WHAT THE EXERCISE ASKS :: Exactly the lines from the one with "panel below it" to the one with "WHITE = (1, 1, 1, 1)", both included, are to be printed again; leave out the rest.

--- START ---

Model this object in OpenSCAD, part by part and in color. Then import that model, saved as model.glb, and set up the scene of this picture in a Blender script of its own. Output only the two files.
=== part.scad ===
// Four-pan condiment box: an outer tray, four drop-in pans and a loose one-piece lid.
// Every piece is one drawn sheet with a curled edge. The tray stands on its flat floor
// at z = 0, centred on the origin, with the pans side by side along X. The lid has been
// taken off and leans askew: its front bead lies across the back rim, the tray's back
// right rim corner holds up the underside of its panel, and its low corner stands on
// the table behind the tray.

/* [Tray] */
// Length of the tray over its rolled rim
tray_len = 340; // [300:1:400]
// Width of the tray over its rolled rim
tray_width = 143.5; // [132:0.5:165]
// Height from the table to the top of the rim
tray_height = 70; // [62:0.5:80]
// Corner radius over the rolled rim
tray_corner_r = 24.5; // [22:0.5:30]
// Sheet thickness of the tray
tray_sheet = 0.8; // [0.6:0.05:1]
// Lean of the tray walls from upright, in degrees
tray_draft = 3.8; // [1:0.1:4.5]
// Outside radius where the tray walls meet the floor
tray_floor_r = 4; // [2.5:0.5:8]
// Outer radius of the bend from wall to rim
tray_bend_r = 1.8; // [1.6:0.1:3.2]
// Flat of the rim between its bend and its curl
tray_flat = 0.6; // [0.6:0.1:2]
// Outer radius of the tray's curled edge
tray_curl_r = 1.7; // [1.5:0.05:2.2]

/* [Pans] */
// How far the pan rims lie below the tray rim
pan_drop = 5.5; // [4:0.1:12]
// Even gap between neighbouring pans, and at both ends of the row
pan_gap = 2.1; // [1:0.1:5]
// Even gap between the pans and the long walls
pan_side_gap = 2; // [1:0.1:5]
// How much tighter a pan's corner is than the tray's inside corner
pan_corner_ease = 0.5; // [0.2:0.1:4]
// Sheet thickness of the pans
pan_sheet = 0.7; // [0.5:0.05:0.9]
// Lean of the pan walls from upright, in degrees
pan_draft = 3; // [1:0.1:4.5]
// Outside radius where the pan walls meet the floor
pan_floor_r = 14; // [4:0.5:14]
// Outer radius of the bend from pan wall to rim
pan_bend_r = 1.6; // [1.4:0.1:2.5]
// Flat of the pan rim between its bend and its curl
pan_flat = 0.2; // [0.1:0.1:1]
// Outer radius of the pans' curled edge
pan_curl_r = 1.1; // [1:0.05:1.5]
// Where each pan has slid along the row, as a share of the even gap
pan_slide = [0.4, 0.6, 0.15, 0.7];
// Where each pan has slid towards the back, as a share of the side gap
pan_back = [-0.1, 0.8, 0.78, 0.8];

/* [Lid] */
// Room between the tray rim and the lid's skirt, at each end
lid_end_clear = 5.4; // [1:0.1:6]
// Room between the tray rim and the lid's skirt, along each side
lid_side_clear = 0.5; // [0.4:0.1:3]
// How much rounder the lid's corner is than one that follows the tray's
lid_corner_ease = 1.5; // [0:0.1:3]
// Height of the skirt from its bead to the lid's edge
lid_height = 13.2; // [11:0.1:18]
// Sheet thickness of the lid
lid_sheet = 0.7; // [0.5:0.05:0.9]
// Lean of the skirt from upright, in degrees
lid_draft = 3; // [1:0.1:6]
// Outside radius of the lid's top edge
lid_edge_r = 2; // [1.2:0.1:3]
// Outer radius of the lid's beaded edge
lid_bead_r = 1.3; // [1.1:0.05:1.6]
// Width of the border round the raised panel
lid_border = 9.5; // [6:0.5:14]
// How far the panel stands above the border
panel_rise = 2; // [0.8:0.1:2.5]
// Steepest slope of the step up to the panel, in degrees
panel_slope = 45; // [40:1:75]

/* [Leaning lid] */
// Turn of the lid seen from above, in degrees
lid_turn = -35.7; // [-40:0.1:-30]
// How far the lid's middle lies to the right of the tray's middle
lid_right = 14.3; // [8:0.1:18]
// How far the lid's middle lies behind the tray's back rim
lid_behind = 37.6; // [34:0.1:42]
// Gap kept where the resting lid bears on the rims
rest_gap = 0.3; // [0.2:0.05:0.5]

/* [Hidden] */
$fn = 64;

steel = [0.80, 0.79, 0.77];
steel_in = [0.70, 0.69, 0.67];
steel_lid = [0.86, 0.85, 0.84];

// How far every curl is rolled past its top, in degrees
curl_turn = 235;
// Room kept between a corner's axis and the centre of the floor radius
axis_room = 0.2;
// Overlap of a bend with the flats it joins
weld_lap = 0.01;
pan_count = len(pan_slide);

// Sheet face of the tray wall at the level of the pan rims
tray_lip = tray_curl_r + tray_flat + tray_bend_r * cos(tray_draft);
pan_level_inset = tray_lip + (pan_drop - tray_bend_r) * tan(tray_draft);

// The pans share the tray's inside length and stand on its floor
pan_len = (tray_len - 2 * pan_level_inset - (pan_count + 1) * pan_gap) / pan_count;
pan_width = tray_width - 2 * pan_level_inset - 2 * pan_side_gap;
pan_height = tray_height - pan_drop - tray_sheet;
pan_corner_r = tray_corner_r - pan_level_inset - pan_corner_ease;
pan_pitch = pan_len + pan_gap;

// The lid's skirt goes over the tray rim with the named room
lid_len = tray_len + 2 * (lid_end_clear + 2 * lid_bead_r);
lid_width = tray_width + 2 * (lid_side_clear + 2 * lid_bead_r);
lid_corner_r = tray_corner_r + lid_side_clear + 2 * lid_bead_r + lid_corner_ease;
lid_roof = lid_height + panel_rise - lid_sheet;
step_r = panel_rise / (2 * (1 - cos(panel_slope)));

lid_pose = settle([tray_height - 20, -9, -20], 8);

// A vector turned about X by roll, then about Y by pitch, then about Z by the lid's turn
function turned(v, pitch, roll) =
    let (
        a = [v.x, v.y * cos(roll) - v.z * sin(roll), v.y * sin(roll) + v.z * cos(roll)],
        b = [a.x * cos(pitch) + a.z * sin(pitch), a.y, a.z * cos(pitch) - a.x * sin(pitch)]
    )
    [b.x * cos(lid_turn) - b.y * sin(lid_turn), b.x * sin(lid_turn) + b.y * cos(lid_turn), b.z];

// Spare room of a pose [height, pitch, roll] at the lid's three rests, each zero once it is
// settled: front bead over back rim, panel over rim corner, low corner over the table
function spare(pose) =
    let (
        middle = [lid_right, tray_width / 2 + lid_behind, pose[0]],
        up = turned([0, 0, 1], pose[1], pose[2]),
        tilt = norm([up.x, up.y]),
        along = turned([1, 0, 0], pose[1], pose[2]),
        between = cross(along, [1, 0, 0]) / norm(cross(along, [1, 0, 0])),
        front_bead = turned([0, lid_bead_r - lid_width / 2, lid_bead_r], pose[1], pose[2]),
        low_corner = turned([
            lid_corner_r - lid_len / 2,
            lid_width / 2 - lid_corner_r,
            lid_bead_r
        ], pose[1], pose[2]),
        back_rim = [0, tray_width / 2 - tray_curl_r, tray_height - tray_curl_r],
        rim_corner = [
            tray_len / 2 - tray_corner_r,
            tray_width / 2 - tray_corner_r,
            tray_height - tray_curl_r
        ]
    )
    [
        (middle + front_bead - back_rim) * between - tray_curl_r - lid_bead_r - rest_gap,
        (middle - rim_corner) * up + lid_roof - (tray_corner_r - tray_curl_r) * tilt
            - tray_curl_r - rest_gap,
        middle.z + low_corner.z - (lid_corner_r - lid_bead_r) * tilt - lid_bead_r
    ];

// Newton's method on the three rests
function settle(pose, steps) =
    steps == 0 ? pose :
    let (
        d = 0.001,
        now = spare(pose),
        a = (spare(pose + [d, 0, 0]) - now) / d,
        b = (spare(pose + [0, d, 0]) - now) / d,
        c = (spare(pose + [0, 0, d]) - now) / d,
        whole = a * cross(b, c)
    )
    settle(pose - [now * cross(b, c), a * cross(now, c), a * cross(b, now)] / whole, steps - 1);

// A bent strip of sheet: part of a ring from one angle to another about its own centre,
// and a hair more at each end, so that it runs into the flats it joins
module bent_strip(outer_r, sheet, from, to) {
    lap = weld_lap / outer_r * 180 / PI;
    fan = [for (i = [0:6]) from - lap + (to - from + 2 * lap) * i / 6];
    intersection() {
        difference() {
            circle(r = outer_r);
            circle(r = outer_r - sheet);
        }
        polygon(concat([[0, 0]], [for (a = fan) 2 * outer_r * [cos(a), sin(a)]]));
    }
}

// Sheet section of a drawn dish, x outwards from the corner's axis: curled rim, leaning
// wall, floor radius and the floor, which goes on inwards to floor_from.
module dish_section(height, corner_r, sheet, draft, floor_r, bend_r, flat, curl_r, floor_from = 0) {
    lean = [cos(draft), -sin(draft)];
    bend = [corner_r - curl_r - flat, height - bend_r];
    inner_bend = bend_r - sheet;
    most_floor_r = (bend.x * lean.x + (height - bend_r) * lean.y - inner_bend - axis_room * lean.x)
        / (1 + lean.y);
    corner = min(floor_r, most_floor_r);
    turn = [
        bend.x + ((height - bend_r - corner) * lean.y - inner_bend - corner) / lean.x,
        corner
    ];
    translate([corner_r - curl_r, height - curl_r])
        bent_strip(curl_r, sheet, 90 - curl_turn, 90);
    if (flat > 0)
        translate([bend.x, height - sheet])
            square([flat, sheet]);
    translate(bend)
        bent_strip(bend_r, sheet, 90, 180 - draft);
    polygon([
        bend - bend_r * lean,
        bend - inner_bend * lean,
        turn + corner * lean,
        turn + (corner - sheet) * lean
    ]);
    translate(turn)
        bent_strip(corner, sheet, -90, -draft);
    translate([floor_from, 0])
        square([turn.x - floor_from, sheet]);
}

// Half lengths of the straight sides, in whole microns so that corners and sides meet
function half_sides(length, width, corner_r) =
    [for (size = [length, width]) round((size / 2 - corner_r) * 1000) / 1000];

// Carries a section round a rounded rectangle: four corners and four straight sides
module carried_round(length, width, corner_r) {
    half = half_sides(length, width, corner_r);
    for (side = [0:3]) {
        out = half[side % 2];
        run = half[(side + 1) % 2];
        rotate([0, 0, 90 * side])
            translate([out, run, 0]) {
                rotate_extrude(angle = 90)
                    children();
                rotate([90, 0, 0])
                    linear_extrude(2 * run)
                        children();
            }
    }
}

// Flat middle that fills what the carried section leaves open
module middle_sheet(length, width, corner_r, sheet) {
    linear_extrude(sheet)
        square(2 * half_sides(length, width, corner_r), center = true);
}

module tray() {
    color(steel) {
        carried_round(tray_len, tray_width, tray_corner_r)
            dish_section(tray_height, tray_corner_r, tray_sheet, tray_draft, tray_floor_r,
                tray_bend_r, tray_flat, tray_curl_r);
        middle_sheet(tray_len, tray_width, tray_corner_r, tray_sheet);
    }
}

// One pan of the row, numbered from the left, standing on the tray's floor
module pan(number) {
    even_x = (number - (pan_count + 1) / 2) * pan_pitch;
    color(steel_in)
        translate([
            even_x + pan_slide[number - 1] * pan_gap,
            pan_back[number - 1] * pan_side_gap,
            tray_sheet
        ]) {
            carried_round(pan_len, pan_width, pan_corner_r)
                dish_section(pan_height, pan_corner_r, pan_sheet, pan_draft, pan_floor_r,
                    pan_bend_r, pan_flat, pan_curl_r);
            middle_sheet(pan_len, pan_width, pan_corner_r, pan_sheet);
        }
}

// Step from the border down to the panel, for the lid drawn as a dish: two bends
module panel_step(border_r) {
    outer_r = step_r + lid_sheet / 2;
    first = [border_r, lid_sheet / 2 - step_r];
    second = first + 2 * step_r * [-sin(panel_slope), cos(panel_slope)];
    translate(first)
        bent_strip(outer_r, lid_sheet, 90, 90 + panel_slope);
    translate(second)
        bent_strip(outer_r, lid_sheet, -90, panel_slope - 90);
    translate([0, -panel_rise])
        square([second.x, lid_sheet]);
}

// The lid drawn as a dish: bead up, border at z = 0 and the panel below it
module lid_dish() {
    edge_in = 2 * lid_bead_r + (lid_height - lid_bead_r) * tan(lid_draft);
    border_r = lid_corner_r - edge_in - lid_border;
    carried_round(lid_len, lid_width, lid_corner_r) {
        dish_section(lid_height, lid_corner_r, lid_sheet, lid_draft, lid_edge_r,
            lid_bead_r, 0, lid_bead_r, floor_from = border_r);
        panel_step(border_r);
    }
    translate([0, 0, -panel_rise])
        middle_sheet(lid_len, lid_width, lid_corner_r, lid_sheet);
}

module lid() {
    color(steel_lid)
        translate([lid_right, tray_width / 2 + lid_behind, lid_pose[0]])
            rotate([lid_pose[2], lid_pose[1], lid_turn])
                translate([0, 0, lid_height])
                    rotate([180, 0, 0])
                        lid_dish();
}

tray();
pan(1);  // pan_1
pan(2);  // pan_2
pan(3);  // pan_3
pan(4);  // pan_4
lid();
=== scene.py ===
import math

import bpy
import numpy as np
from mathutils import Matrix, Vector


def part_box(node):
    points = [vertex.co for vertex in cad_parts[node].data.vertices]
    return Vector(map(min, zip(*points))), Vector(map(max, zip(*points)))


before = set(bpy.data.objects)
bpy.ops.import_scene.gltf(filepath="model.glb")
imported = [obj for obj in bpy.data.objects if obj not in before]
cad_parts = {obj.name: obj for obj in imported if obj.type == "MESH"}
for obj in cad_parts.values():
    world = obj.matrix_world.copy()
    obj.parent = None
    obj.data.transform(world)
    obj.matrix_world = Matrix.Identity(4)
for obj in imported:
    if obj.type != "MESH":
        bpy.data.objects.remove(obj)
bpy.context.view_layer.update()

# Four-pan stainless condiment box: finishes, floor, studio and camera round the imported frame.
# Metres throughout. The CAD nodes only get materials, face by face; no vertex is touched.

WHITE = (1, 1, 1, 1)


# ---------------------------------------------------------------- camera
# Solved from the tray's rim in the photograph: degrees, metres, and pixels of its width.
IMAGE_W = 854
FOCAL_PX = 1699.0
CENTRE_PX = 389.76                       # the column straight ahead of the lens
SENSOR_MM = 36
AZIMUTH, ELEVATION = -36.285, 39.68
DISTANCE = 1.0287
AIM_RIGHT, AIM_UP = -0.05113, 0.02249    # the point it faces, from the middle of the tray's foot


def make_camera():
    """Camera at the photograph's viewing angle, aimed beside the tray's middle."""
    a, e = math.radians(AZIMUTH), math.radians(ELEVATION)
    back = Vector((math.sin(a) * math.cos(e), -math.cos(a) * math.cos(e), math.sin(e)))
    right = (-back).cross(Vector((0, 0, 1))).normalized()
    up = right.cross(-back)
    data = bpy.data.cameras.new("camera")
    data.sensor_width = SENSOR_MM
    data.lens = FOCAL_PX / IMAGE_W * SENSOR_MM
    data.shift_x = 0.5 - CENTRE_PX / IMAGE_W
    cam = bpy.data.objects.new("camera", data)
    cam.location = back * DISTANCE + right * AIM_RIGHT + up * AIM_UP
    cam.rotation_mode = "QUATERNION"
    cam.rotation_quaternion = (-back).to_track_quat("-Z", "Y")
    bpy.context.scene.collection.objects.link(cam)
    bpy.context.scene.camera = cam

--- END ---

ANSWER TO THIS TASK ::
// The lid drawn as a dish: bead up, border at z = 0 and the panel below it
module lid_dish() {
    edge_in = 2 * lid_bead_r + (lid_height - lid_bead_r) * tan(lid_draft);
    border_r = lid_corner_r - edge_in - lid_border;
    carried_round(lid_len, lid_width, lid_corner_r) {
        dish_section(lid_height, lid_corner_r, lid_sheet, lid_draft, lid_edge_r,
            lid_bead_r, 0, lid_bead_r, floor_from = border_r);
        panel_step(border_r);
    }
    translate([0, 0, -panel_rise])
        middle_sheet(lid_len, lid_width, lid_corner_r, lid_sheet);
}

module lid() {
    color(steel_lid)
        translate([lid_right, tray_width / 2 + lid_behind, lid_pose[0]])
            rotate([lid_pose[2], lid_pose[1], lid_turn])
                translate([0, 0, lid_height])
                    rotate([180, 0, 0])
                        lid_dish();
}

tray();
pan(1);  // pan_1
pan(2);  // pan_2
pan(3);  // pan_3
pan(4);  // pan_4
lid();
=== scene.py ===
import math

import bpy
import numpy as np
from mathutils import Matrix, Vector


def part_box(node):
    points = [vertex.co for vertex in cad_parts[node].data.vertices]
    return Vector(map(min, zip(*points))), Vector(map(max, zip(*points)))


before = set(bpy.data.objects)
bpy.ops.import_scene.gltf(filepath="model.glb")
imported = [obj for obj in bpy.data.objects if obj not in before]
cad_parts = {obj.name: obj for obj in imported if obj.type == "MESH"}
for obj in cad_parts.values():
    world = obj.matrix_world.copy()
    obj.parent = None
    obj.data.transform(world)
    obj.matrix_world = Matrix.Identity(4)
for obj in imported:
    if obj.type != "MESH":
        bpy.data.objects.remove(obj)
bpy.context.view_layer.update()

# Four-pan stainless condiment box: finishes, floor, studio and camera round the imported frame.
# Metres throughout. The CAD nodes only get materials, face by face; no vertex is touched.

WHITE = (1, 1, 1, 1)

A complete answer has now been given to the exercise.